Ensuite, ce sont la France et la Pologne occupées qui sont au centre de ses préoccupations. Pour la première, le JLC soutient l’unité syndicale et la résistance socialiste françaises. Pour la seconde, face au génocide, le JLC fournit argent et armes aux résistants du ghetto de Varsovie, tente d’engager une aide humanitaire aux juifs de Russie et essaie d’alerter l’opinion publique sur l’ampleur du massacre en cours. Il participe aussi à la campagne en faveur de Wiktor Alter et Henryk Erlich, les deux dirigeants polonais du Bund exécutés en URSS. Tout au long de son histoire, le JLC se heurtera au « mur de papier » mis en place par le Département d’État pour limiter drastiquement l’émigration des juifs persécutés.

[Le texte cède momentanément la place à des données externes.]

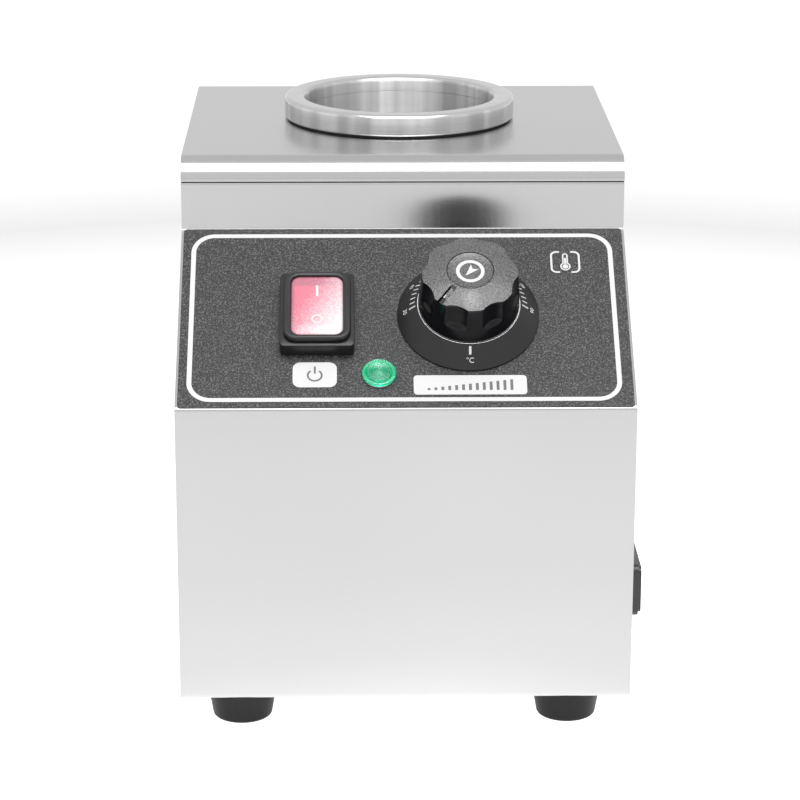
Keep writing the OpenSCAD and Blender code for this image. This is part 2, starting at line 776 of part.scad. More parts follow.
module knob() {
    flute_r = 9;
    flute_depth = 1.6;
    flute_base = dial_h + 8;
    flute_fade = 2.5;
    top_r = knob_r - 0.65;
    wall = 4.2;
    hub_r = 5.6;
    made_of("#202020") turned_knob() difference() {
        rotate_extrude($fn = 96) polygon([
            [shaft_r, knob_base + 2.5], [hub_r, knob_base + 2.5], [hub_r, knob_top - 6], [knob_r - wall, knob_top - 6],
            [knob_r - wall, knob_base], [knob_r, knob_base], [top_r + 0.1, knob_shoulder - 0.8],
            [top_r - 0.7, knob_shoulder], [cap_r + gap, knob_top], [cap_r + gap, knob_top - 1.4], [0, knob_top - 1.4],
            [0, shaft_top + 0.3], [shaft_r + gap / 2, shaft_top + 0.3], [shaft_r + gap / 2, knob_base + 2.5]
        ]);
        for (i = [0:flute_count - 1]) rotate([0, 0, 360 * (i + 0.5) / flute_count])
            translate([0, -(top_r + flute_r - flute_depth), flute_base]) {
                cylinder(h = 30, r = flute_r, $fn = 48);
                translate([0, 0, 0.01 - flute_fade]) cylinder(h = flute_fade, r1 = flute_r - flute_depth - 1, r2 = flute_r, $fn = 48);
            }
        translate([-0.8, -knob_r - 1, knob_top - 3]) cube([1.6, knob_r + 1 - cap_r - 1, 4]);
    }
}

module knob_cap() {
    dish = 0.7;
    made_of("#303030") turned_knob() rotate_extrude($fn = 96) polygon(concat(
        [[0, knob_top - 1.3], [cap_r, knob_top - 1.3], [cap_r, knob_top]],
        [for (i = [1:8]) [cap_r * (1 - i / 8), knob_top - dish * sin(90 * i / 8)]]
    ));
}

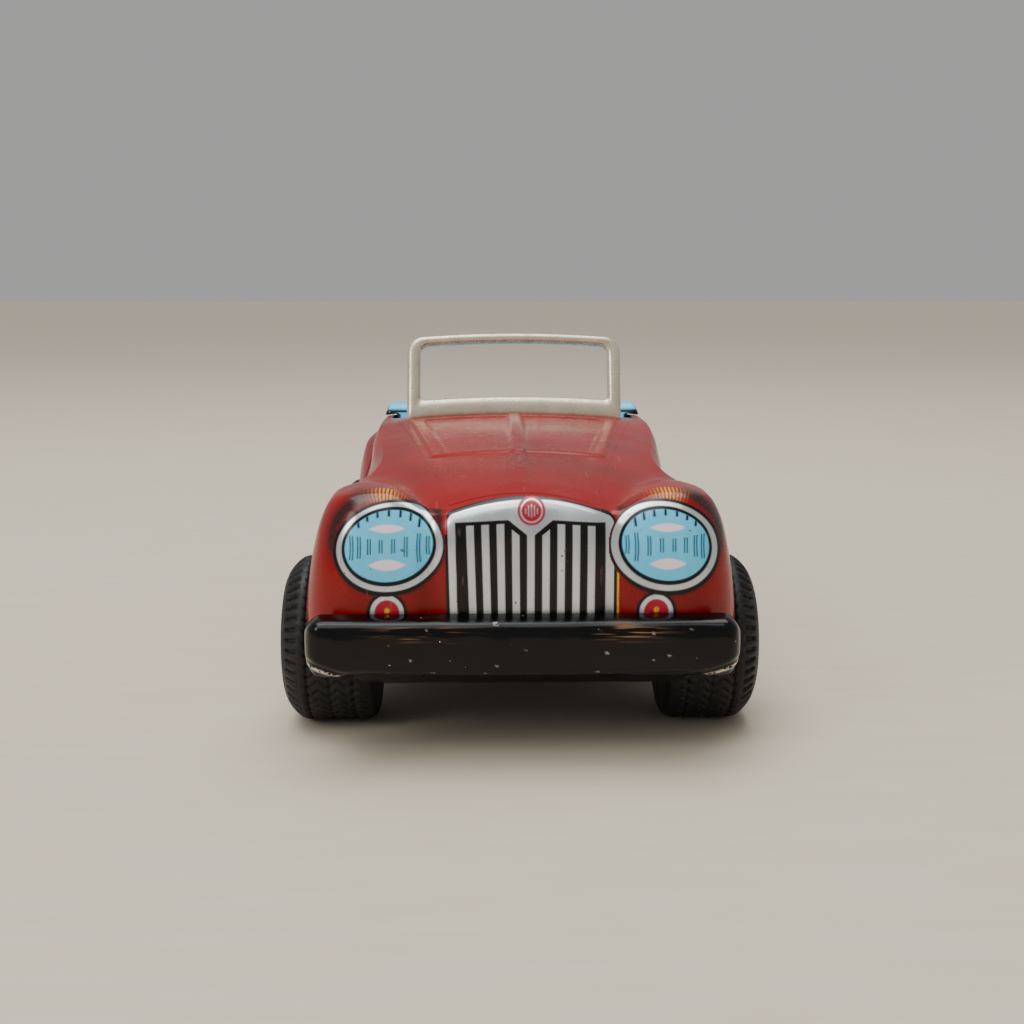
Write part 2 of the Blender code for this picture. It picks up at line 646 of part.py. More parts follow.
def tyre_profile(side):
    bore = 7.5
    section = [(TYRE_INNER, bore), (TYRE_INNER, 11.9), (TYRE_INNER + 0.9, 12.8), (TYRE_INNER + 2.2, WHEEL_RADIUS),
               (33.6, WHEEL_RADIUS), (34.6, 12.5), (35.8, 11.2), (TYRE_OUTER, 9.6), (TYRE_OUTER - 0.3, bore)]
    return [(side * x, r) for x, r in section]


def hub_profile(side):
    bore = AXLE_RADIUS + FIT
    section = [(21.9, bore), (21.9, 2.4), (28.6, 2.6), (28.6, 6.4), (23.0, 6.4), (23.0, 7.4), (35.2, 7.4),
               (35.2, 6.4), (30.0, 6.4), (30.0, bore)]
    return [(side * x, r) for x, r in section]


def cap_profile(side):
    section = [(35.3, 0), (35.3, 6.9), (35.7, 6.9), (36.1, 5.6), (36.25, 3.2), (36.5, 1.6), (36.55, 0)]
    return [(side * x, r) for x, r in section]


def wheelset(name, centre, parent):
    for label, side in (("left", -1), ("right", 1)):
        add_object(f"{name}_tyre_{label}", lathe(tyre_profile(side), 32), "rubber", parent)
        add_object(f"{name}_hub_{label}", lathe(hub_profile(side), 20), "wheel_plastic", parent)
        add_object(f"{name}_hubcap_{label}", lathe(cap_profile(side), 20, bore_closed=False), "plated", parent)
    add_object(f"{name}_axle", rod(-34.6, 34.6, AXLE_RADIUS, 24), "bare_steel", parent)


def front_bracket():
    """A strap across the pan whose two turned-up ears carry the front axle."""
    ear_outer, thick = 20.3, 0.7
    low = PAN_FLOOR + PAN_TIN + FIT
    ear = [(17.0, low), (25.0, low), (25.0, 13.2)] + [
        (FRONT_AXLE_S + 4.0 * math.cos(a), 13.2 + 3.4 * math.sin(a))
        for a in (math.pi * k / 8 for k in range(1, 8))] + [(17.0, 13.2)]
    bm = prism(ear, -ear_outer, ear_outer, (NOSE, 0))
    made = add_object("front_axle_bracket", bm, "bare_steel")
    inside = (-ear_outer + thick, 10.0, low + thick), (ear_outer - thick, 32.0, 30.0)
    boolean(made, box_cutter("cut_bracket_inside", *inside))
    hole(made, "cut_bracket_bore", AXLE_RADIUS + RUNNING, -30.0, 30.0, FRONT_AXLE, 24)
    for label, side in (("left", -1), ("right", 1)):
        x = side * (ear_outer + 0.45)
        ring = [(x - 0.3, AXLE_RADIUS + RUNNING + 0.02), (x + 0.3, AXLE_RADIUS + RUNNING + 0.02), (x + 0.3, 2.2),
                (x - 0.3, 2.2)]
        bm = lathe(ring, 24)
        bmesh.ops.translate(bm, verts=bm.verts, vec=at(0, *FRONT_AXLE))
        add_object(f"front_axle_washer_{label}", bm, "bare_steel")


# ---------------------------------------------------------------- friction motor

PILLARS = {"front": (85.6, 14.0), "top": (100.4, 27.4), "rear": (113.4, 20.4)}
PLATE_OUTLINE = [(82.8, 10.0), (91.0, 10.0), (91.6, 13.0), (100.5, 13.0), (102.0, 10.0), (117.0, 10.0),
                 (117.0, 21.0), (113.8, 24.0), (104.0, 30.0), (96.6, 30.0), (88.0, 26.0), (82.8, 20.0)]


def motor_plates():
    for label, side in (("left", -1), ("right", 1)):
        x0, x1 = sorted((side * PLATE_INNER, side * (PLATE_INNER + PLATE_THICK)))
        made = add_object(f"motor_plate_{label}", prism(PLATE_OUTLINE, x0, x1, (NOSE, 0)), "bare_steel")
        for station, length in ((84.0, 6.5), (114.2, 2.6)):
            foot_x = sorted((side * (PLATE_INNER + 0.3), side * (PLATE_INNER - 2.6)))
            low = (foot_x[0], station, 10.0)
            high = (foot_x[1], station + length, 10.8)
            boolean(made, box_cutter(f"join_foot_{label}_{int(station)}", low, high), "UNION")
        hole(made, f"cut_axle_bore_{label}", AXLE_RADIUS + RUNNING, -12, 12, REAR_AXLE, 24)
        hole(made, f"cut_lay_bore_{label}", ARBOR_RADIUS + RUNNING, -12, 12, LAY_ARBOR)
        hole(made, f"cut_fly_bore_{label}", ARBOR_RADIUS + RUNNING, -12, 12, FLY_ARBOR)
        for name, centre in PILLARS.items():
            hole(made, f"cut_{name}_pillar_hole_{label}", 0.7 + FIT, -12, 12, centre, 16)
    reach = PLATE_INNER + PLATE_THICK + 0.45
    shoulder = PLATE_INNER - FIT
    for name, centre in PILLARS.items():
        bm = lathe([(-reach, 0), (-reach, 0.7), (-shoulder, 0.7), (-shoulder, 1.25), (shoulder, 1.25),
                    (shoulder, 0.7), (reach, 0.7), (reach, 0)], 16, bore_closed=False)
        bmesh.ops.translate(bm, verts=bm.verts, vec=at(0, *centre))
        add_object(f"motor_pillar_{name}", bm, "bare_steel")


def gear_outline(teeth, addendum, dedendum, flank_steps, turn):
    """Involute teeth, thinned for backlash; one tooth is centred on the turn angle."""
    backlash, pressure = 0.10, math.radians(20)
    pitch = MODULE * teeth / 2
    base = pitch * math.cos(pressure)
    root, tip = pitch - dedendum * MODULE, pitch + addendum * MODULE
    half_tooth = math.pi / (2 * teeth) - backlash / (2 * pitch)

    def involute(angle):
        return math.tan(angle) - angle

    def half_angle(radius):
        return half_tooth + involute(pressure) - involute(math.acos(min(1.0, base / max(radius, base))))

    radii = [root + (tip - root) * k / flank_steps for k in range(flank_steps + 1)]
    outline = []
    for tooth in range(teeth):
        middle = turn + 2 * math.pi * tooth / teeth
        flank = [(r, middle - half_angle(r)) for r in radii] + [(r, middle + half_angle(r)) for r in reversed(radii)]
        outline += [(r * math.cos(a), r * math.sin(a)) for r, a in flank]
    return outline


def gear(name, x, turn, bore, parent):
    outline = gear_outline(GEAR_TEETH, 0.8, 1.1, 1, turn)
    made = add_object(name, prism(outline, x - GEAR_THICK / 2, x + GEAR_THICK / 2), "brass", parent)
    hole(made, f"cut_{name}_bore", bore, x - 2, x + 2, (0, 0), 20, parent)


def arbor(name, x0, x1, pinion_x, turn, parent):
    """A turned arbor with its pinion cut from the same bar."""
    made = add_object(name, rod(x0, x1, ARBOR_RADIUS, 16, 0.15), "bare_steel", parent)
    outline = gear_outline(PINION_TEETH, 0.8, 1.15, 2, turn)
    leaves = add_object(f"join_{name}_leaves", prism(outline, pinion_x - 1.3, pinion_x + 1.3), "bare_steel", parent)
    boolean(made, leaves, "UNION")


def gear_train(rear, lay, fly):
    """Each pair is set with a tooth of one facing a space of the other along the line of centres."""
    half_space = math.pi / PINION_TEETH
    gear("axle_gear", AXLE_GEAR_X, LAY_ANGLE, AXLE_RADIUS + FIT, rear)
    reach = PLATE_INNER + PLATE_THICK + 0.2
    arbor("lay_arbor", -reach, reach, AXLE_GEAR_X, LAY_ANGLE + math.pi + half_space, lay)
    gear("lay_gear", LAY_GEAR_X, FLY_ANGLE, ARBOR_RADIUS + FIT, lay)
    start = PLATE_INNER + PLATE_THICK + FLYWHEEL_GAP
    end = start + FLYWHEEL_THICK
    arbor("flywheel_arbor", -end - 0.4, end + 0.4, LAY_GEAR_X, FLY_ANGLE + math.pi + half_space, fly)
    for label, side in (("left", -1), ("right", 1)):
        bore = ARBOR_RADIUS + FIT
        disc = [(start, bore), (start, FLYWHEEL_RADIUS - 0.4), (start + 0.4, FLYWHEEL_RADIUS),
                (end - 0.4, FLYWHEEL_RADIUS), (end, FLYWHEEL_RADIUS - 0.4), (end, bore)]
        add_object(f"flywheel_{label}", lathe([(side * x, r) for x, r in disc], 28), "lead", fly)


def build():
    clear_scene()
    body_shell()
    base_pan()
    windscreen_frame()
    seat_pressing()
    steering()
    front_bracket()
    motor_plates()
    front = axle_empty("front_wheelset", FRONT_AXLE)
    rear = axle_empty("rear_wheelset", REAR_AXLE)
    lay = axle_empty("lay_train", LAY_ARBOR)
    fly = axle_empty("flywheel_train", FLY_ARBOR)
    wheelset("front", FRONT_AXLE, front)
    wheelset("rear", REAR_AXLE, rear)
    gear_train(rear, lay, fly)


build()
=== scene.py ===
"""Looks of the friction tin car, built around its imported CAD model.

Lengths are in millimetres until a mesh is made: x runs across the car, s back from the nose and z up from
the ground.  Prints on the tin are masks computed from a point's place, which the materials turn into ink.
"""
import math

import bmesh
import bpy
import numpy as np
from mathutils import Matrix, Vector


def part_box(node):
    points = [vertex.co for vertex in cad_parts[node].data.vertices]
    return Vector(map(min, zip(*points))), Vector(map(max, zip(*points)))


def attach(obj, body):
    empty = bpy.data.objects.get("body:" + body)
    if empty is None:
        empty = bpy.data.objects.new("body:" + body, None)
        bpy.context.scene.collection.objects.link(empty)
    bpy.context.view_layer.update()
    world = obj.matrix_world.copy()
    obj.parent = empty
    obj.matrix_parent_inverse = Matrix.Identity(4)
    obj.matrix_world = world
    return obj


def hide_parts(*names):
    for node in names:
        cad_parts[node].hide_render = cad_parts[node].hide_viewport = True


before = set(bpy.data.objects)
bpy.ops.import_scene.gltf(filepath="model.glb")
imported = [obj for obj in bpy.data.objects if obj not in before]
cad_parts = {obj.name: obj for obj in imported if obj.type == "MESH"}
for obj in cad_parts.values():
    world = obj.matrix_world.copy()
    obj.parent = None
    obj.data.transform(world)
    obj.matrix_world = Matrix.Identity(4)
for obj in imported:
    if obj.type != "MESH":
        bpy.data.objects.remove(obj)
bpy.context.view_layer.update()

MM = 0.001


def middle(node):
    low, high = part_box(node)
    return (low + high) / 2 / MM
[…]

Aujourd’hui, l’action du JLC résonne comme le chant du cygne de l’ancien mouvement ouvrier avec le triomphe du sionisme dans le monde juif et l’intégration du syndicalisme à l’État et son corollaire, l’abandon de l’internationalisme. C’est, en tout cas, une page méconnue de la solidarité internationale ouvrière à découvrir à l’heure où les nuages s’amoncellent sur la scène internationale, entre barbarie de Daech et cynisme des politiques impérialistes.

Oncle Charlie

À lire : Catherine Collomp, Résister au nazisme – Le Jewish Labor Committee, New York, 1934-1945, CNRS Éditions, 2016.


1 À ce sujet, lire Henri Minczeles, Histoire générale du Bund – un mouvement révolutionnaire juif, Denoël, 1999.